Take a simple example: someone notices that a lot of independent Airbnb hosts struggle with managing their listings, cleaning schedules, guest communication, and local recommendations. So, instead of becoming another host themselves, they offer a concierge-style service. They charge a monthly retainer to manage listings, automate guest messages, coordinate cleaners, and optimize pricing. They don’t need to own property. They just need to offer a service that increases income and decreases stress for hosts. As they take on more clients, they create a team to handle operations, and suddenly, they’re running a six-figure business built around solving a niche but widespread problem.

In another case, someone’s really good at design. Instead of taking on random freelance work, they specialize in pitch decks for startups. They learn what investors want, create beautiful, persuasive templates, and start offering fixed-price packages. They begin documenting the results—how their decks helped clients close funding rounds. Soon, they become known for this exact service, and word spreads. Eventually, they create a premium library of investor-ready templates and sell them as digital products. Then, maybe they write a guide or course about fundraising design. That’s the moment when they go from designer to brand. From freelancer to product creator. From trading hours to creating leverage.

That word—leverage—is everything. The people who make a lot of money almost always rely on some form of leverage. That leverage can take different forms: code (like a SaaS tool), capital (like investing or lending), content (like blogs, YouTube, or podcasts), or people (like employees or contractors). What matters is that it lets you scale your output without scaling your time commitment.

If you build a product once and sell it a thousand times, that’s leverage. If you create a video that gets a million views and brings in $10,000 in affiliate revenue, that’s leverage. If you hire a team that delivers services while you focus on growing the business, that’s leverage. The shift from working in the business to working on the business is when the money really starts to flow.
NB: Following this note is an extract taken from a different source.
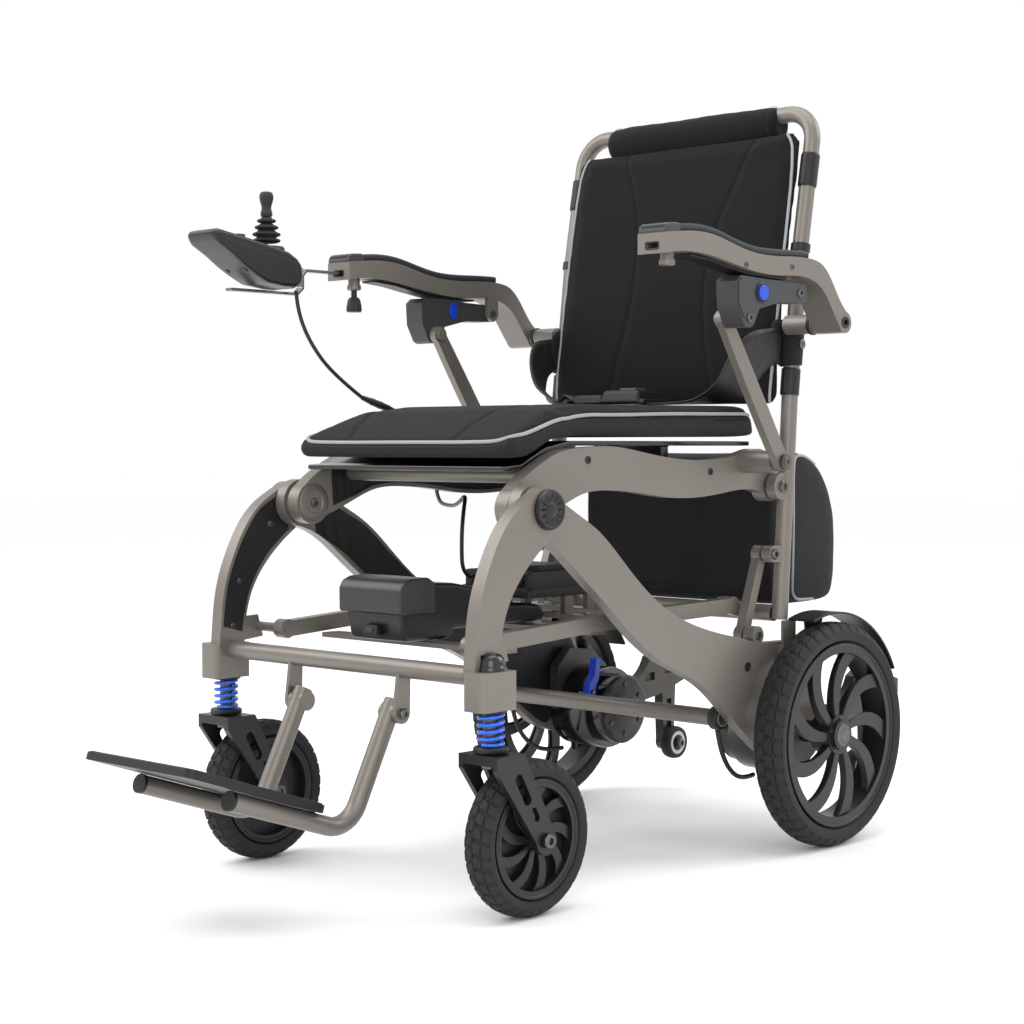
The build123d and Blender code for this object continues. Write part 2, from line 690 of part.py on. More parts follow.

Now, let’s talk about scale. Most people start with small ideas—and that’s fine. But if your idea can’t grow beyond you, it’ll cap out quickly. Someone who offers to clean cars will hit a wall if they’re doing all the work themselves. But someone who turns that into a mobile detailing brand, hires a few employees, creates a booking app, and expands into fleet cleaning for companies? That’s someone who understands scale. Same job—totally different financial outcome.

Here’s another path: digital education. If you’ve done something well—even something niche—you can teach it. There are people making $100,000 a year teaching how to grow succulents, build tiny homes, organize closets, or run email marketing campaigns. What matters isn’t how flashy the topic is—it’s whether there’s demand, and whether you can teach it clearly and help people get results. That might start with a $19 eBook or a $49 workshop. Then maybe you run a $300 cohort. Then maybe you license your course to a platform for a cut. It builds. The more you help, the more value you generate—and the more income you earn as a result.
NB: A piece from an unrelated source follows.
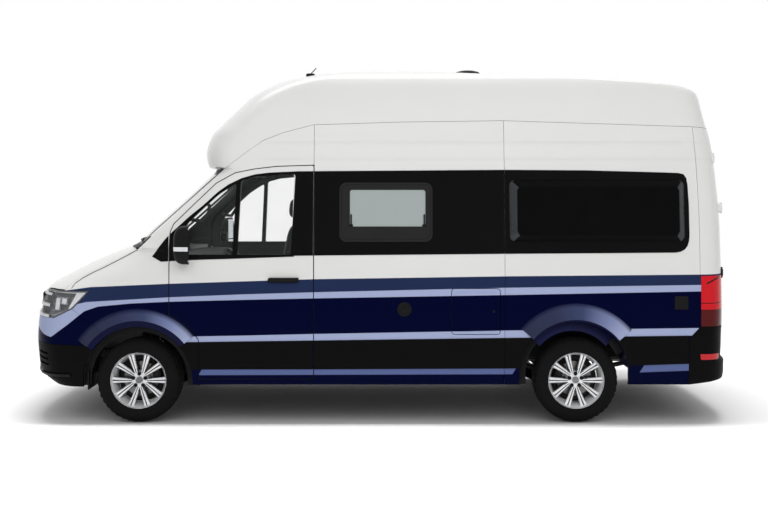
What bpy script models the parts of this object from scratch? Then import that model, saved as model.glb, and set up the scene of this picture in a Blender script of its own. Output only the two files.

But building income doesn’t always require creating something from scratch. Many people build wealth by curating and connecting. A good example is someone who launches a niche job board. They don’t create the jobs. They just collect them from the web, organize them in a way that’s useful, and attract a specific type of job seeker—say, people looking for remote finance roles. As traffic grows, companies pay to post their roles, or they pay for access to a curated talent list. The owner may not be doing anything original—but they’re organizing value and becoming a gatekeeper to it.

A lot of people also underestimate the power of boring businesses. Think about things like accounting, lawn care, pool cleaning, bookkeeping, and window tinting. These aren't trendy industries, but they’re consistent and high-margin if managed well. A young entrepreneur could start a local service business with basic equipment, do a few good jobs, collect testimonials, build a clean website, and start ranking on Google. With time and good systems, they turn that into a company with multiple crews, monthly retainers, and strong cash flow. These businesses are often overlooked because they lack glamour—but they quietly build wealth for the people who run them with operational intelligence.

The one thing you’ll find across all of these examples is that the people making real money are not passive. They’re proactive. They experiment. They ship things, test ideas, and listen to feedback. They understand that failure is part of the process, and they adjust accordingly. They don’t wait for permission or motivation. They move. They try. And over time, their ability to spot opportunities sharpens, their network grows, and their income compounds.

In the end, making a lot of money comes down to understanding how the game works. Learn to find pain points. Create solutions. Build systems. Use leverage. Test relentlessly. And once something works—double down. You don’t need to be extraordinary. You need to be consistent, intentional, and strategic. The rest follows.